-- START OF Source material --

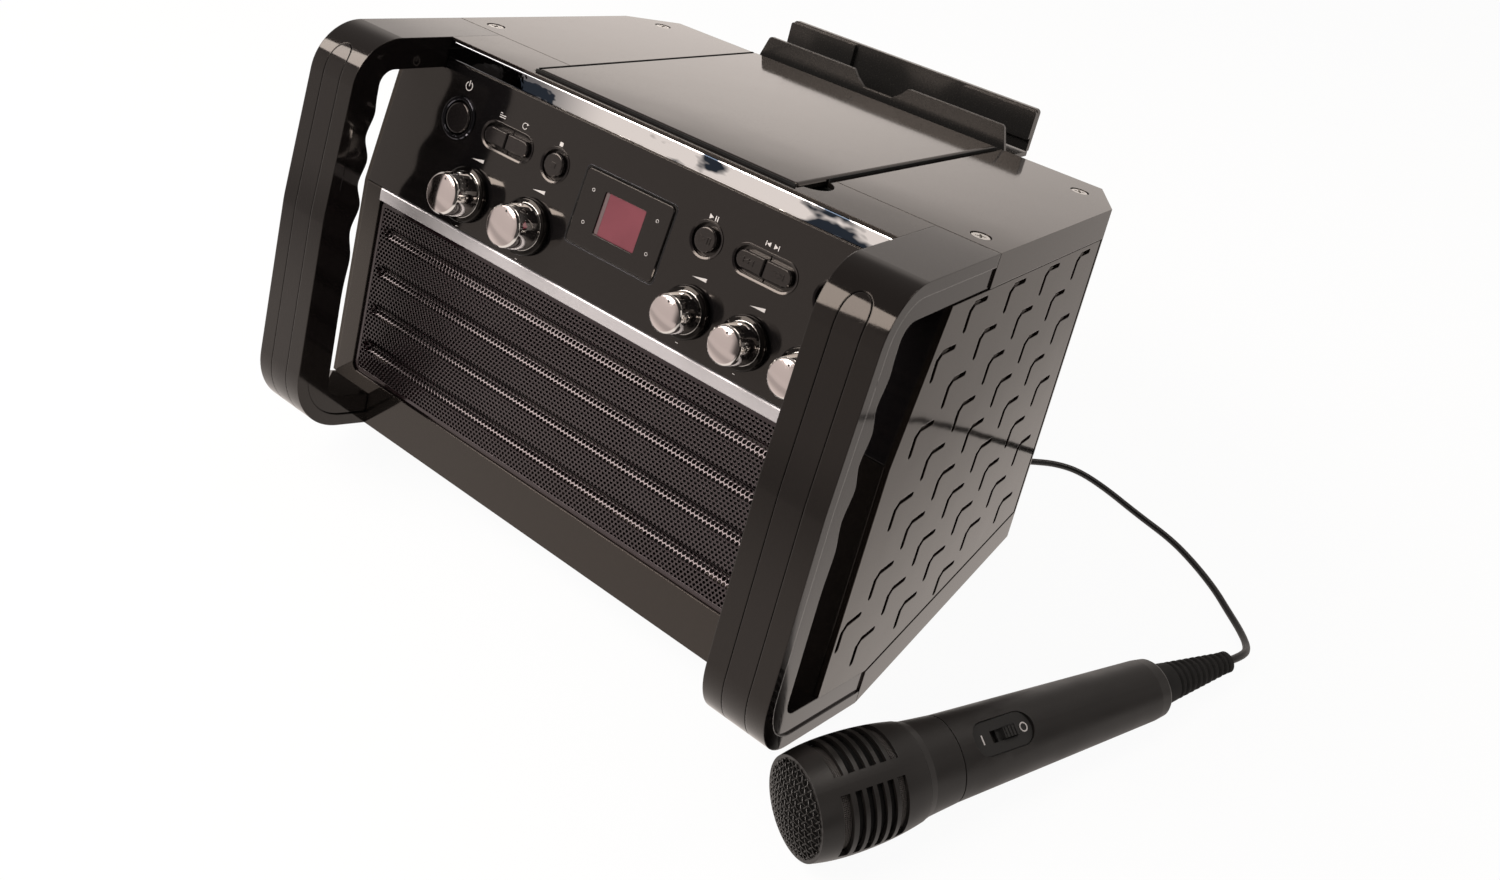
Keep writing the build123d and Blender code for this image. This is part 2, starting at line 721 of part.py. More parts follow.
cuts = Part()
for _, x, _, _, _ in knob_places:
    cuts += disc(shaft_d / 2 + shaft_clear, x, knob_v, -5, 2)
for x in (-button_x, button_x, end_x):
    cuts += opening(Circle(round_hole / 2), x, row_v)
for x in (-pill_x, pill_x):
    cuts += opening(SlotOverall(pill_w, pill_h), x, row_v)
cuts += disc(power_ring_d / 2, -end_x, row_v, -5, 2)
cuts += slab(bezel_w, bezel_h, bezel_r, bezel_v, -5, 2)
arm_room = arm_zone(panel_fit)
parts["control_panel"] = seat(on_panel(panel - cuts) - arm_room - mirror_x(arm_room))

bezel = slab(bezel_w - 2 * bezel_fit, bezel_h - 2 * bezel_fit, bezel_r - bezel_fit, bezel_v, -panel_t, 0.8)
bezel = chamfer(bezel.edges().group_by(Axis.Z)[-1], 0.5)
bezel -= slab(lens_w, lens_h, 1.0, lens_v, -8, 4)
bezel -= slab(lens_w + 3, lens_h + 3, 1.4, lens_v, -panel_t - 1, 1 - panel_t)
parts["display_bezel"] = seat(on_panel(bezel))
window = slab(lens_w + 2.6, lens_h + 2.6, 1.2, lens_v, -panel_t, 0.98 - panel_t)
window += slab(lens_w - 0.3, lens_h - 0.3, 0.9, lens_v, -panel_t, 0.2)
parts["display_lens"] = seat(on_panel(window))

ring = disc(power_ring_d / 2 - 0.15, -end_x, row_v, -panel_t, 1.2)
ring -= disc(power_ring_d / 2 - 0.15 - power_ring_w, -end_x, row_v, -5, 3)
ring = chamfer(ring.edges().filter_by(GeomType.CIRCLE).group_by(Axis.Z)[-1], 0.5)
parts["power_ring"] = seat(on_panel(ring))

# -------------------------------------------------------- push buttons
stem_low = board_h + board_t + switch_h + press + 0.2
flange_h = -panel_t - button_gap


def round_button(x, d):
    cap = disc(d / 2, x, row_v, -button_base, button_proud)
    cap = fillet(cap.edges().filter_by(GeomType.CIRCLE).group_by(Axis.Z)[-1], 1.1)
    cap += disc(d / 2 + 2.5, x, row_v, -button_base, flange_h)
    return cap + disc(2.2, x, row_v, stem_low, 0.2 - button_base)


def pill_button(x, side):
    """Half of a pill: round at its outer end, square at the middle."""
    mid = x + side * (pill_btn_w + pill_split) / 2
    r = pill_btn_h / 2
    face = Pos(-side * r / 2, 0) * Rectangle(pill_btn_w - r, pill_btn_h)
    face += Pos(side * (pill_btn_w / 2 - r), 0) * Circle(r)
    cap = Pos(mid, row_v, -button_base) * extrude(face, amount=button_base + button_proud)
    cap = chamfer(cap.edges().group_by(Axis.Z)[-1], 0.6)
    foot = pill(pill_w + 1.6, pill_h + 1.6, x, row_v, -button_base, flange_h)
    a, b = sorted((x + side * pill_split / 2, x + side * 40))
    foot = foot & block(a, b, 0, 100, -10, 10)
    return cap + foot + disc(2.0, mid, row_v, stem_low, 0.2 - button_base)


buttons = [("power", round_button(-end_x, power_d), -end_x),
           ("stop", round_button(-button_x, round_d), -button_x),
           ("play", round_button(button_x, round_d), button_x),
           ("light", round_button(end_x, round_d), end_x),
           ("function", pill_button(-pill_x, -1), -pill_x - (pill_btn_w + pill_split) / 2),
           ("program", pill_button(-pill_x, 1), -pill_x + (pill_btn_w + pill_split) / 2),
           ("skip_back", pill_button(pill_x, -1), pill_x - (pill_btn_w + pill_split) / 2),
           ("skip_forward", pill_button(pill_x, 1), pill_x + (pill_btn_w + pill_split) / 2)]
for name, piece, _ in buttons:
    parts["button_" + name] = seat(on_panel(piece))

# ------------------------------------------------------- control board
board_top = board_h + board_t


def on_board(x, v, w, d, h):
    """A block soldered on the control board."""
    return Pos(x, v, board_top) * Box(w, d, h, align=(Align.CENTER, Align.CENTER, Align.MIN))


board = block(-134.0, 134.0, 6.0, 66.0, board_h, board_top)
for _, x, _, _, _ in knob_places:
    pot = on_board(x, knob_v, 16, 17, pot_h) + disc(4.6, x, knob_v, board_top + pot_h - 1, -panel_t - 2.7)
    board += pot - disc(shaft_d / 2 + run_fit, x, knob_v, board_h + 3.4, 2)
for _, _, x in buttons:
    board += on_board(x, row_v, 6, 6, switch_h)
board += on_board(0, bezel_v, 30, 24, 9.6)
for x, v in [(s * 131.0, v) for s in (-1, 1) for v in (9.5, 38.0)] + \
        [(s * 31.0, v) for s in (-1, 1) for v in (10.5, 39.0)]:
    board += disc(2.6, x, v, board_h, -front_wall)
parts["control_board"] = seat(on_panel(board))

# --------------------------------------------------------------- knobs
skirt_top = knob_lift + skirt_h
for name, x, skirt, foot_wide, face_wide in knob_places:
    side = [(knob_lift, 0), (knob_lift, skirt / 2 - 0.6), (knob_lift + 0.6, skirt / 2),
            (skirt_top - knob_edge, skirt / 2), (skirt_top, skirt / 2 - knob_edge),
            (skirt_top, foot_wide / 2), (knob_h - knob_edge, face_wide / 2),
            (knob_h, face_wide / 2 - knob_edge), (knob_h, 0)]
    knob = Pos(x, knob_v, 0) * turned(side) + disc(shaft_d / 2, x, knob_v, board_h + 3.9, 2)
    knob -= disc(dot_r, x, knob_v + face_wide / 2 - dot_in, knob_h - 0.4, knob_h + 1)
    parts["knob_" + name] = seat(on_panel(knob))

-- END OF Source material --

## [Aim of the task]
Make an exact copy of all the data.

## [Exercise answer]
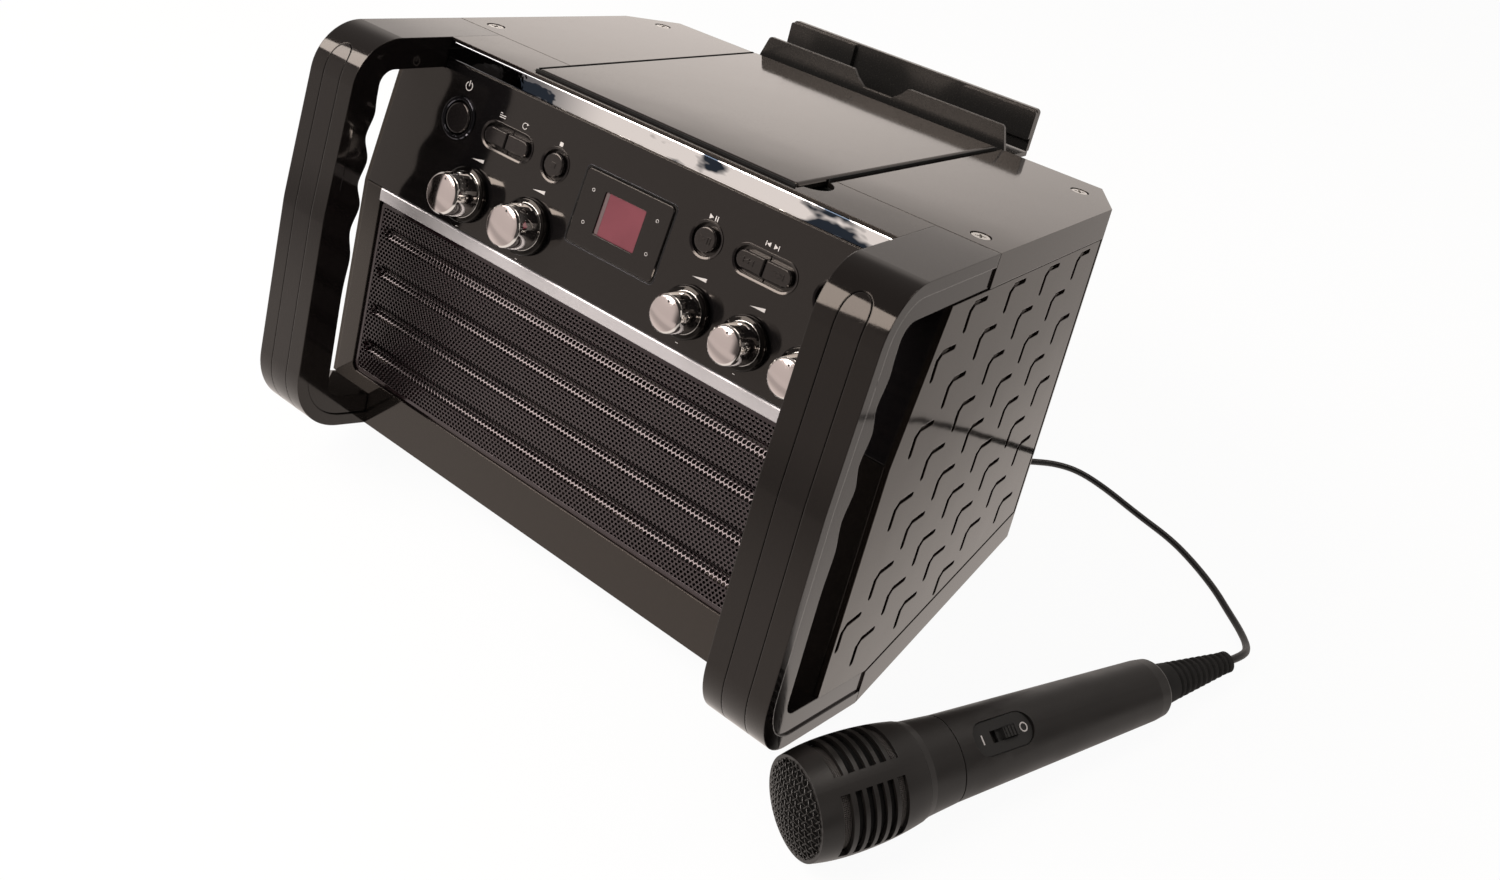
Keep writing the build123d and Blender code for this image. This is part 2, starting at line 721 of part.py. More parts follow.
cuts = Part()
for _, x, _, _, _ in knob_places:
    cuts += disc(shaft_d / 2 + shaft_clear, x, knob_v, -5, 2)
for x in (-button_x, button_x, end_x):
    cuts += opening(Circle(round_hole / 2), x, row_v)
for x in (-pill_x, pill_x):
    cuts += opening(SlotOverall(pill_w, pill_h), x, row_v)
cuts += disc(power_ring_d / 2, -end_x, row_v, -5, 2)
cuts += slab(bezel_w, bezel_h, bezel_r, bezel_v, -5, 2)
arm_room = arm_zone(panel_fit)
parts["control_panel"] = seat(on_panel(panel - cuts) - arm_room - mirror_x(arm_room))

bezel = slab(bezel_w - 2 * bezel_fit, bezel_h - 2 * bezel_fit, bezel_r - bezel_fit, bezel_v, -panel_t, 0.8)
bezel = chamfer(bezel.edges().group_by(Axis.Z)[-1], 0.5)
bezel -= slab(lens_w, lens_h, 1.0, lens_v, -8, 4)
bezel -= slab(lens_w + 3, lens_h + 3, 1.4, lens_v, -panel_t - 1, 1 - panel_t)
parts["display_bezel"] = seat(on_panel(bezel))
window = slab(lens_w + 2.6, lens_h + 2.6, 1.2, lens_v, -panel_t, 0.98 - panel_t)
window += slab(lens_w - 0.3, lens_h - 0.3, 0.9, lens_v, -panel_t, 0.2)
parts["display_lens"] = seat(on_panel(window))

ring = disc(power_ring_d / 2 - 0.15, -end_x, row_v, -panel_t, 1.2)
ring -= disc(power_ring_d / 2 - 0.15 - power_ring_w, -end_x, row_v, -5, 3)
ring = chamfer(ring.edges().filter_by(GeomType.CIRCLE).group_by(Axis.Z)[-1], 0.5)
parts["power_ring"] = seat(on_panel(ring))

# -------------------------------------------------------- push buttons
stem_low = board_h + board_t + switch_h + press + 0.2
flange_h = -panel_t - button_gap


def round_button(x, d):
    cap = disc(d / 2, x, row_v, -button_base, button_proud)
    cap = fillet(cap.edges().filter_by(GeomType.CIRCLE).group_by(Axis.Z)[-1], 1.1)
    cap += disc(d / 2 + 2.5, x, row_v, -button_base, flange_h)
    return cap + disc(2.2, x, row_v, stem_low, 0.2 - button_base)


def pill_button(x, side):
    """Half of a pill: round at its outer end, square at the middle."""
    mid = x + side * (pill_btn_w + pill_split) / 2
    r = pill_btn_h / 2
    face = Pos(-side * r / 2, 0) * Rectangle(pill_btn_w - r, pill_btn_h)
    face += Pos(side * (pill_btn_w / 2 - r), 0) * Circle(r)
    cap = Pos(mid, row_v, -button_base) * extrude(face, amount=button_base + button_proud)
    cap = chamfer(cap.edges().group_by(Axis.Z)[-1], 0.6)
    foot = pill(pill_w + 1.6, pill_h + 1.6, x, row_v, -button_base, flange_h)
    a, b = sorted((x + side * pill_split / 2, x + side * 40))
    foot = foot & block(a, b, 0, 100, -10, 10)
    return cap + foot + disc(2.0, mid, row_v, stem_low, 0.2 - button_base)


buttons = [("power", round_button(-end_x, power_d), -end_x),
           ("stop", round_button(-button_x, round_d), -button_x),
           ("play", round_button(button_x, round_d), button_x),
           ("light", round_button(end_x, round_d), end_x),
           ("function", pill_button(-pill_x, -1), -pill_x - (pill_btn_w + pill_split) / 2),
           ("program", pill_button(-pill_x, 1), -pill_x + (pill_btn_w + pill_split) / 2),
           ("skip_back", pill_button(pill_x, -1), pill_x - (pill_btn_w + pill_split) / 2),
           ("skip_forward", pill_button(pill_x, 1), pill_x + (pill_btn_w + pill_split) / 2)]
for name, piece, _ in buttons:
    parts["button_" + name] = seat(on_panel(piece))

# ------------------------------------------------------- control board
board_top = board_h + board_t


def on_board(x, v, w, d, h):
    """A block soldered on the control board."""
    return Pos(x, v, board_top) * Box(w, d, h, align=(Align.CENTER, Align.CENTER, Align.MIN))


board = block(-134.0, 134.0, 6.0, 66.0, board_h, board_top)
for _, x, _, _, _ in knob_places:
    pot = on_board(x, knob_v, 16, 17, pot_h) + disc(4.6, x, knob_v, board_top + pot_h - 1, -panel_t - 2.7)
    board += pot - disc(shaft_d / 2 + run_fit, x, knob_v, board_h + 3.4, 2)
for _, _, x in buttons:
    board += on_board(x, row_v, 6, 6, switch_h)
board += on_board(0, bezel_v, 30, 24, 9.6)
for x, v in [(s * 131.0, v) for s in (-1, 1) for v in (9.5, 38.0)] + \
        [(s * 31.0, v) for s in (-1, 1) for v in (10.5, 39.0)]:
    board += disc(2.6, x, v, board_h, -front_wall)
parts["control_board"] = seat(on_panel(board))

# --------------------------------------------------------------- knobs
skirt_top = knob_lift + skirt_h
for name, x, skirt, foot_wide, face_wide in knob_places:
    side = [(knob_lift, 0), (knob_lift, skirt / 2 - 0.6), (knob_lift + 0.6, skirt / 2),
            (skirt_top - knob_edge, skirt / 2), (skirt_top, skirt / 2 - knob_edge),
            (skirt_top, foot_wide / 2), (knob_h - knob_edge, face_wide / 2),
            (knob_h, face_wide / 2 - knob_edge), (knob_h, 0)]
    knob = Pos(x, knob_v, 0) * turned(side) + disc(shaft_d / 2, x, knob_v, board_h + 3.9, 2)
    knob -= disc(dot_r, x, knob_v + face_wide / 2 - dot_in, knob_h - 0.4, knob_h + 1)
    parts["knob_" + name] = seat(on_panel(knob))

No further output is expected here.